▶
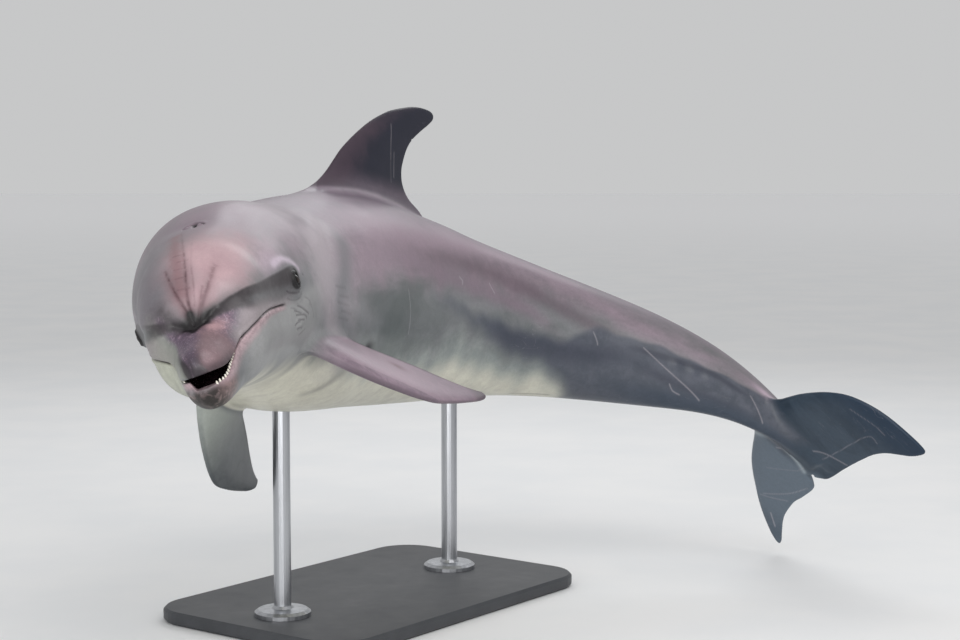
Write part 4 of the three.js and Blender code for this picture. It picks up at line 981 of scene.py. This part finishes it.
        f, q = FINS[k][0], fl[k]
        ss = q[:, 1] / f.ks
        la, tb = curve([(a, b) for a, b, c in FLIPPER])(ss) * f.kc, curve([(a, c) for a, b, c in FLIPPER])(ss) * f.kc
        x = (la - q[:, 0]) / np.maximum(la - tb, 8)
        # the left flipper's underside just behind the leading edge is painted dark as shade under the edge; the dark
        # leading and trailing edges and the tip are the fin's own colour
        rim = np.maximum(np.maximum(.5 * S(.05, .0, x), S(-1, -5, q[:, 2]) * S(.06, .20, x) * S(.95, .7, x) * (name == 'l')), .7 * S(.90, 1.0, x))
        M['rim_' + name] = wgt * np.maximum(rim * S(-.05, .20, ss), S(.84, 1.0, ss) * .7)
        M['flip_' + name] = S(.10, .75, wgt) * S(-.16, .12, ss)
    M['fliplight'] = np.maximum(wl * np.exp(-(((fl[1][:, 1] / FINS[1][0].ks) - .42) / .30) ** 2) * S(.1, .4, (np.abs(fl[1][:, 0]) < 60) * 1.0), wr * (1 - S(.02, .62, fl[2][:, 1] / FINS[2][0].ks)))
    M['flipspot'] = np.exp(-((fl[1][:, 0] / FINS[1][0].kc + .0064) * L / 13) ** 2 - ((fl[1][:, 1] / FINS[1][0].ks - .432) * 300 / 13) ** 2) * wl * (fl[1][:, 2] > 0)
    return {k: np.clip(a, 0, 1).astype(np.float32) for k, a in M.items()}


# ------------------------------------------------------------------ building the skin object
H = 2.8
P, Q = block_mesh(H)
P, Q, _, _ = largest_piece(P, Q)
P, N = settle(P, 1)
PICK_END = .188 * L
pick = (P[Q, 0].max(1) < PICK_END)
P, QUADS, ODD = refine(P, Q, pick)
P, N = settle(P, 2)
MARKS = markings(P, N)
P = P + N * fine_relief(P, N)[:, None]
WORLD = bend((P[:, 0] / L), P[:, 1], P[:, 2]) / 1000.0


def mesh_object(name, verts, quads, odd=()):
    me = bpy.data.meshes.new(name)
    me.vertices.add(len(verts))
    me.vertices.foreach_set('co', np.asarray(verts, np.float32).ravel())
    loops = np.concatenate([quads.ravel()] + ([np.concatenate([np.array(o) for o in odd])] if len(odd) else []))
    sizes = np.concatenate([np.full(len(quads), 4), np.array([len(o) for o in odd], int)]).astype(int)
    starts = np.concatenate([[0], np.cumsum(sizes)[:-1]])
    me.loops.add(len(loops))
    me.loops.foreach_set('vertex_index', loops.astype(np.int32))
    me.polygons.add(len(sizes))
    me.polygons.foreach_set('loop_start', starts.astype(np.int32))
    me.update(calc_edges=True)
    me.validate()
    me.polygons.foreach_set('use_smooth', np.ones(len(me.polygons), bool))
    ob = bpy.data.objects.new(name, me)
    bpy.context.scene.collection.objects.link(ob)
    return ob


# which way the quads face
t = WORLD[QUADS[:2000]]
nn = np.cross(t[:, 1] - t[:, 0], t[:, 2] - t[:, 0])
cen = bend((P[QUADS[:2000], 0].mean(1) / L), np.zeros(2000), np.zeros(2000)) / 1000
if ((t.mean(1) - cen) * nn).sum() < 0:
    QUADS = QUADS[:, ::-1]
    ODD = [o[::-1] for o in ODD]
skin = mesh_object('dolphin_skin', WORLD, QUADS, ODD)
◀
All of the lines above need to be given again exactly.

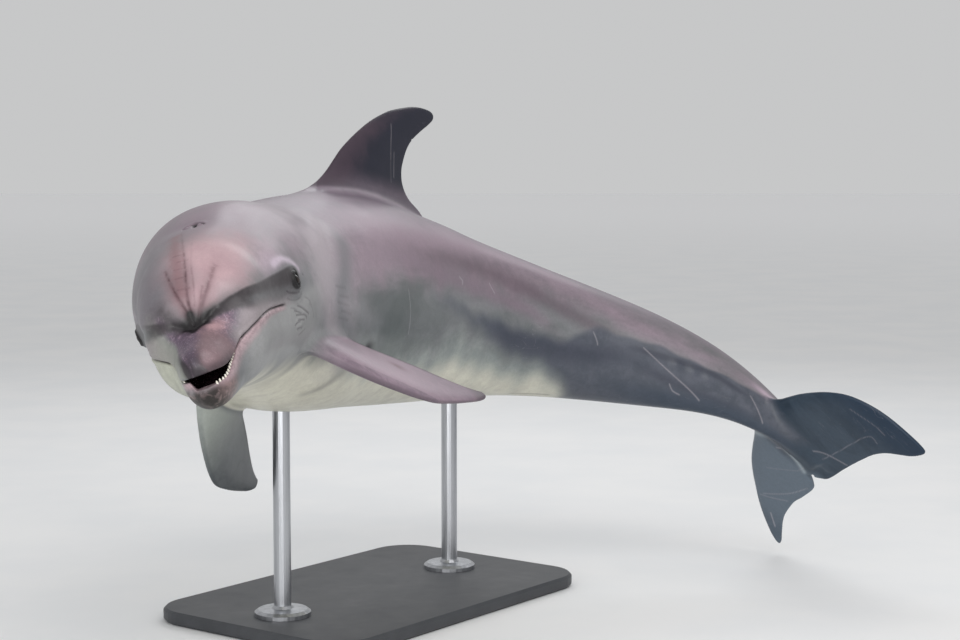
Write part 4 of the three.js and Blender code for this picture. It picks up at line 981 of scene.py. This part finishes it.
        f, q = FINS[k][0], fl[k]
        ss = q[:, 1] / f.ks
        la, tb = curve([(a, b) for a, b, c in FLIPPER])(ss) * f.kc, curve([(a, c) for a, b, c in FLIPPER])(ss) * f.kc
        x = (la - q[:, 0]) / np.maximum(la - tb, 8)
        # the left flipper's underside just behind the leading edge is painted dark as shade under the edge; the dark
        # leading and trailing edges and the tip are the fin's own colour
        rim = np.maximum(np.maximum(.5 * S(.05, .0, x), S(-1, -5, q[:, 2]) * S(.06, .20, x) * S(.95, .7, x) * (name == 'l')), .7 * S(.90, 1.0, x))
        M['rim_' + name] = wgt * np.maximum(rim * S(-.05, .20, ss), S(.84, 1.0, ss) * .7)
        M['flip_' + name] = S(.10, .75, wgt) * S(-.16, .12, ss)
    M['fliplight'] = np.maximum(wl * np.exp(-(((fl[1][:, 1] / FINS[1][0].ks) - .42) / .30) ** 2) * S(.1, .4, (np.abs(fl[1][:, 0]) < 60) * 1.0), wr * (1 - S(.02, .62, fl[2][:, 1] / FINS[2][0].ks)))
    M['flipspot'] = np.exp(-((fl[1][:, 0] / FINS[1][0].kc + .0064) * L / 13) ** 2 - ((fl[1][:, 1] / FINS[1][0].ks - .432) * 300 / 13) ** 2) * wl * (fl[1][:, 2] > 0)
    return {k: np.clip(a, 0, 1).astype(np.float32) for k, a in M.items()}


# ------------------------------------------------------------------ building the skin object
H = 2.8
P, Q = block_mesh(H)
P, Q, _, _ = largest_piece(P, Q)
P, N = settle(P, 1)
PICK_END = .188 * L
pick = (P[Q, 0].max(1) < PICK_END)
P, QUADS, ODD = refine(P, Q, pick)
P, N = settle(P, 2)
MARKS = markings(P, N)
P = P + N * fine_relief(P, N)[:, None]
WORLD = bend((P[:, 0] / L), P[:, 1], P[:, 2]) / 1000.0


def mesh_object(name, verts, quads, odd=()):
    me = bpy.data.meshes.new(name)
    me.vertices.add(len(verts))
    me.vertices.foreach_set('co', np.asarray(verts, np.float32).ravel())
    loops = np.concatenate([quads.ravel()] + ([np.concatenate([np.array(o) for o in odd])] if len(odd) else []))
    sizes = np.concatenate([np.full(len(quads), 4), np.array([len(o) for o in odd], int)]).astype(int)
    starts = np.concatenate([[0], np.cumsum(sizes)[:-1]])
    me.loops.add(len(loops))
    me.loops.foreach_set('vertex_index', loops.astype(np.int32))
    me.polygons.add(len(sizes))
    me.polygons.foreach_set('loop_start', starts.astype(np.int32))
    me.update(calc_edges=True)
    me.validate()
    me.polygons.foreach_set('use_smooth', np.ones(len(me.polygons), bool))
    ob = bpy.data.objects.new(name, me)
    bpy.context.scene.collection.objects.link(ob)
    return ob


# which way the quads face
t = WORLD[QUADS[:2000]]
nn = np.cross(t[:, 1] - t[:, 0], t[:, 2] - t[:, 0])
cen = bend((P[QUADS[:2000], 0].mean(1) / L), np.zeros(2000), np.zeros(2000)) / 1000
if ((t.mean(1) - cen) * nn).sum() < 0:
    QUADS = QUADS[:, ::-1]
    ODD = [o[::-1] for o in ODD]
skin = mesh_object('dolphin_skin', WORLD, QUADS, ODD)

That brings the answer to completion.